In qualsiasi Paese al mondo, un banchiere centrale che in soli tre anni sia riuscito a ridurre l’inflazione dall’11% al 5%, al tempo stesso permettendo un aumento della crescita dal 5% all’8%, avrebbe garantita la riconferma. Non in India. Il governatore della Banca centrale indiana Raghuram Rajan, ammirato da tutti i media internazionali, è sotto pesante attacco nel suo Paese.
Io sarò anche prevenuto positivamente (Rajan è stato a lungo mio collega e co-autore), ma gli attacchi contro di lui sono assurdi. Viene accusato di non essere «mentalmente un indiano a pieno titolo» nonostante sia nato e cresciuto in India e a tutt’oggi abbia solo il passaporto indiano. Il motivo? Avendo lavorato per molti anni negli Stati Uniti, possiede il permesso di lavoro in America.
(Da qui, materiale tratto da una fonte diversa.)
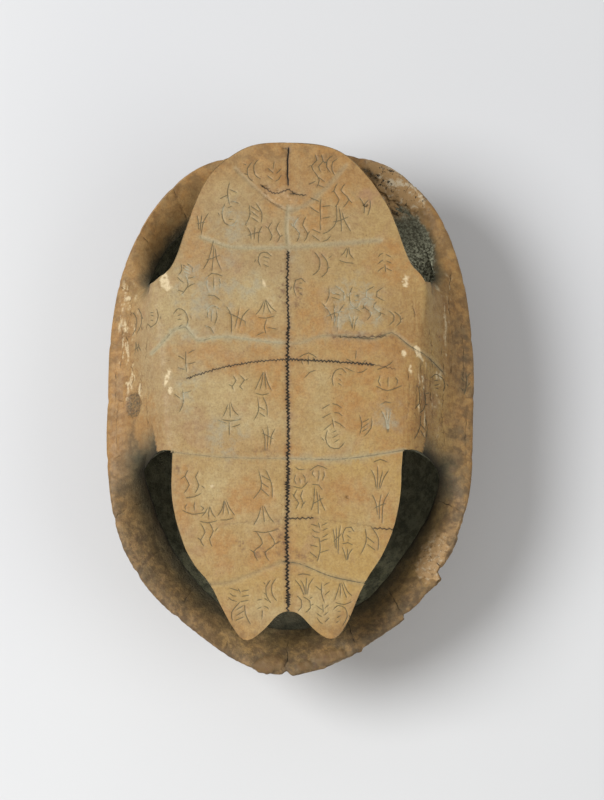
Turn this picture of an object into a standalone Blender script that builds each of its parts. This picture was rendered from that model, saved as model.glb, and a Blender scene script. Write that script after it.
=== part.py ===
"""A carved turtle shell: carapace, bridges and plastron of one turtle, as a single hollow piece of bone.

The shell lies on the crown of its carapace with the carved plastron up. +Y is the head end and +X the right
hand side when the plastron is looked at with the head end on top. Sizes below are in millimetres, measured
round an axis that runs through the middle of the shell; bearings are in degrees from the head end, and each
outline row holds a bearing, the radius on the right side and the radius on the left side.
"""

import math

import bmesh
import bpy
from mathutils import Vector

MM = 0.001

# Outer edge of the carapace, seen from above.
RIM_OUTLINE = (
    (0, 113.0, 113.0),
    (19, 114.3, 113.0),
    (32, 108.5, 105.2),
    (46, 96.2, 93.8),
    (62, 84.0, 82.6),
    (80, 76.6, 75.3),
    (95, 75.2, 74.9),
    (110, 78.7, 78.3),
    (125, 83.5, 84.4),
    (140, 89.5, 89.7),
    (155, 95.0, 94.0),
    (170, 101.2, 101.6),
    (180, 104.2, 104.2),
)
# Inner edge of the marginal plates' under-face, which rolls down into the hollow where the shell is open, and
# which on the sides is where the bridge begins.
BAND_OUTLINE = (
    (0, 97.0, 97.0),
    (30, 97.0, 91.0),
    (46, 82.0, 80.0),
    (62, 68.0, 67.0),
    (80, 58.5, 57.5),
    (95, 56.5, 56.0),
    (103, 59.5, 58.5),
    (110, 64.5, 62.5),
    (118, 66.5, 63.5),
    (140, 71.0, 70.5),
    (160, 79.5, 79.0),
    (180, 84.0, 84.0),
)
# Edge of the plastron: front lobe, notch, bridge, tapering rear lobe, and the two tips beside the tail notch.
PLASTRON_OUTLINE = (
    (0, 110.7, 110.7),
    (8, 110.3, 110.7),
    (13, 107.6, 107.6),
    (19, 100.6, 101.8),
    (27, 91.2, 89.0),
    (34, 82.2, 79.8),
    (40, 77.4, 75.2),
    (46, 76.2, 75.7),
    (58, 60.0, 61.0),
    (72, 51.5, 52.0),
    (90, 48.0, 48.5),
    (106, 47.8, 49.0),
    (116, 50.2, 52.4),
    (130, 57.5, 60.5),
    (149, 70.0, 73.2),
    (155, 74.0, 76.0),
    (160, 80.0, 81.8),
    (165, 88.8, 89.2),
    (169, 94.0, 94.6),
    (173, 89.8, 90.0),
    (177, 82.0, 81.8),
    (180, 80.8, 80.8),
)

# Heights above the floor.
PLASTRON_HEIGHT = 82.0
FRONT_LOBE_DROP = 3.2
FRONT_LOBE_START = 45.0
FRONT_LOBE_END = 125.0
REAR_LOBE_DROP = 4.0
REAR_LOBE_START = 30.0
REAR_LOBE_END = 110.0
SIDE_DROP = 1.0
RIM_HEIGHT = 60.5
FRONT_RIM_DROP = 4.5
FRONT_RIM_REACH = (15.0, 60.0)
REAR_RIM_DROP = 3.5
REAR_RIM_REACH = (105.0, 155.0)
BRIDGE_HEIGHT = 73.0
BAND_DIP = 11.5
EARTH_BAND_DIP = 4.0
BAND_CURVE = 2.0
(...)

Rajan viene anche accusato di appartenere al gruppo dei 30, che si occuperebbe «di difendere la posizione dominante degli Stati Uniti nell’economia globale» e di fare gli interessi della finanza internazionale. Proprio lui che nel 2005 aveva denunciato, di fronte ad un inviperito Alan Greenspan, allora chairman uscente della Federal Reserve, i potenziali effetti destabilizzanti dei derivati finanziari.
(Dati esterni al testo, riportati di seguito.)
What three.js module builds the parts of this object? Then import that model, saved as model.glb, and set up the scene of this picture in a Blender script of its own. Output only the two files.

A peggiorare la situazione, ad accusarlo è Subramanian Swamy, dottorato in economia ad Harvard, ex ministro del Commercio, uno degli architetti del piano di liberalizzazioni realizzato in India ad inizio anni 90. Swamy lo accusa di aver tenuto troppo alti i tassi di interesse e, così facendo, aver «strangolato la piccole e medie imprese» e distrutto l’agricoltura.
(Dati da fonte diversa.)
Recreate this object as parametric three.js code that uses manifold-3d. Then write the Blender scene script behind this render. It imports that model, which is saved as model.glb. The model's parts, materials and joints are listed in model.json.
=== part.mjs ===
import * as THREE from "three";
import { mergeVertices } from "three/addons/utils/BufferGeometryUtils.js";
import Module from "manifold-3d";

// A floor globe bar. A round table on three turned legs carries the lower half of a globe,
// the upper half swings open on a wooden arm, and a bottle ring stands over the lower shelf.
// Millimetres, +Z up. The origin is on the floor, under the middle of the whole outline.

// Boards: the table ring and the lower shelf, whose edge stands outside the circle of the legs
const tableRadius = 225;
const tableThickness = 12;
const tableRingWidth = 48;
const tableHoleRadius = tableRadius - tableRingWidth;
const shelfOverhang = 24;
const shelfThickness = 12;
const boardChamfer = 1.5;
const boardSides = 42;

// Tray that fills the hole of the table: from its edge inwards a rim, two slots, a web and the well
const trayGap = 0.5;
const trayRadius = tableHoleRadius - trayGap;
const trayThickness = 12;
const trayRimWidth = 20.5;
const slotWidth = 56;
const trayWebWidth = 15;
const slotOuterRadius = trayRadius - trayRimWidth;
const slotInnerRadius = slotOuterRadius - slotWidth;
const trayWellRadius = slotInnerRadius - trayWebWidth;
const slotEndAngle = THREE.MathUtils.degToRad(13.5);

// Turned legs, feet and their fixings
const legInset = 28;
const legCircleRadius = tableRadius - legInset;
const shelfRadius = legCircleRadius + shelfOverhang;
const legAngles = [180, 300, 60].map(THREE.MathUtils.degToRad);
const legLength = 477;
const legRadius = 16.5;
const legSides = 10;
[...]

Perché cotanta rabbia? Col suo operato Rajan sta combattendo non solo contro l’inflazione, ma anche contro l’inefficienza del sistema bancario, oberato dai crediti in sofferenza. Il sistema bancario indiano è principalmente in mano pubblica ed è stato usato per finanziare quel capitalismo di relazione che per troppi anni ha imbrigliato il Paese. Finora le banche indiane erano vissute nell’illusione che tutti i debitori avrebbero prima o poi pagato, anche quando i debitori spesso prendevano a prestito da una banca per pagarne un’altra.